Foot and I are getting along most of the time, on a 'we tolerate each other' level.  I don't think I will do much garden this year, some is the work, some is wanting more free time for other things and some is that so much doesn't get harvested well.  I seem to have bug battles and hate to use so much insecticide as know with our sand it's soon into the water going down river.
Living alone still works well for me, it's not that I don't think about how life could have been different but I am able to accept what I cannot change and move on with my life.

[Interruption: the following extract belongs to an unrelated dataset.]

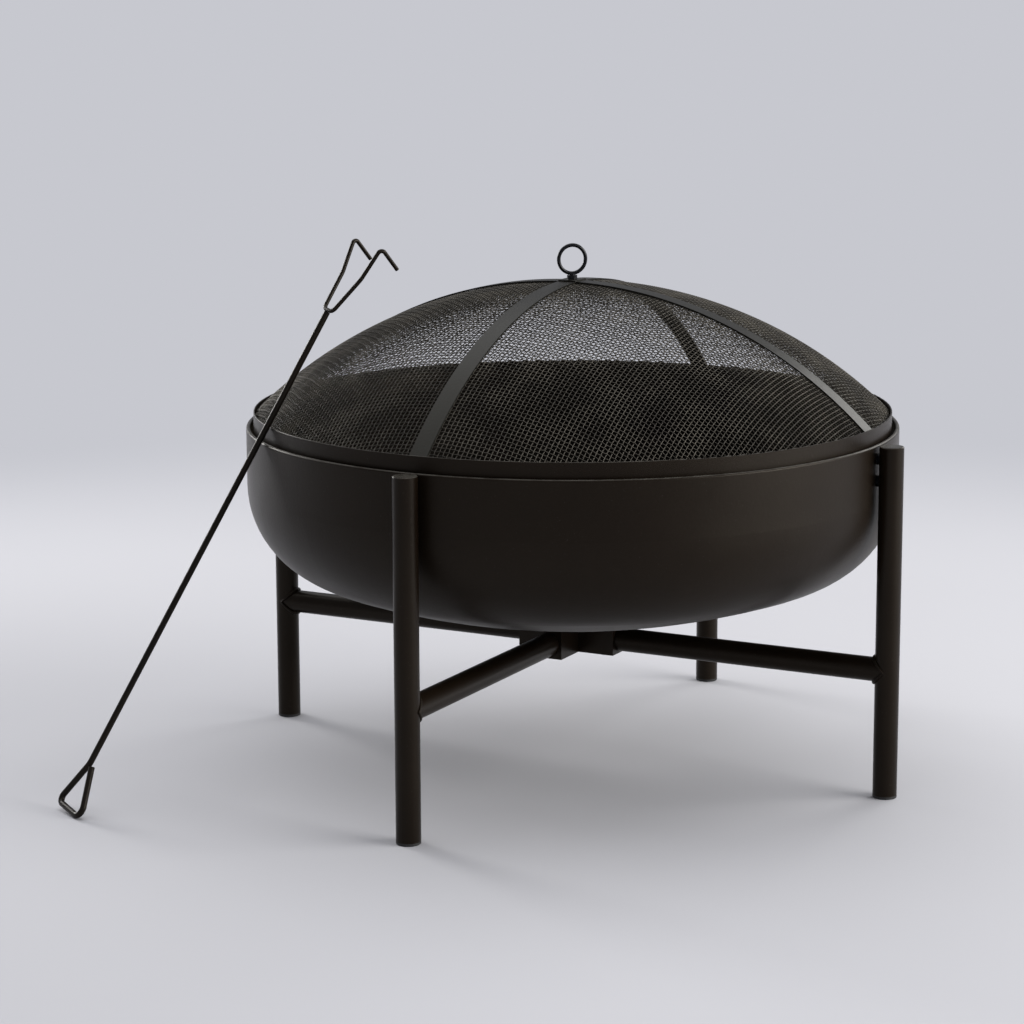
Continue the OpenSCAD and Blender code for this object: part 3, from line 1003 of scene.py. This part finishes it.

Jake's enjoying most of this deployment, he's been in Japan, he's been in Thailand, he's met so many people, seen so much, learned so much, grown so much, but still wants mom to knit him socks and bake him bread and cookies when she can.
People are one of those things in life that you can't change, they are and will be who they are, they might try to be different for a while but it doesn't last, or they might build a false image of who they want you to think they are but it does fall apart sometime. 
So, I pick up the pieces of my life and work on building my life, and now and then I look back at that past, or I stumble over an old memory, a dream tucked away and wonder why he wasn't honest about stuff that would come out in time, why when I did find out, he didn't see I was asking him to be honest and give us something we could fix and make work. 
Now, I don't make space in my life for anyone who could build a life with me, there is no place for long term, make a team stuff, there's this workable 2 single people who share time together, as we can and will make the time.  Not a future together thing, but a today thing and for Larry and I, that is what works, we care about each other but we have our own homes, our own lives and patterns and we work that well.
And I have my old house, my dolls and my creative arts, my few friends and my dig and silly loud parrots and I have peace.  Not problems other people have drug into my life, not financial disasters that I have to help dig out from. 
And not the dreams I once had, and some days I miss that having dreams stuff.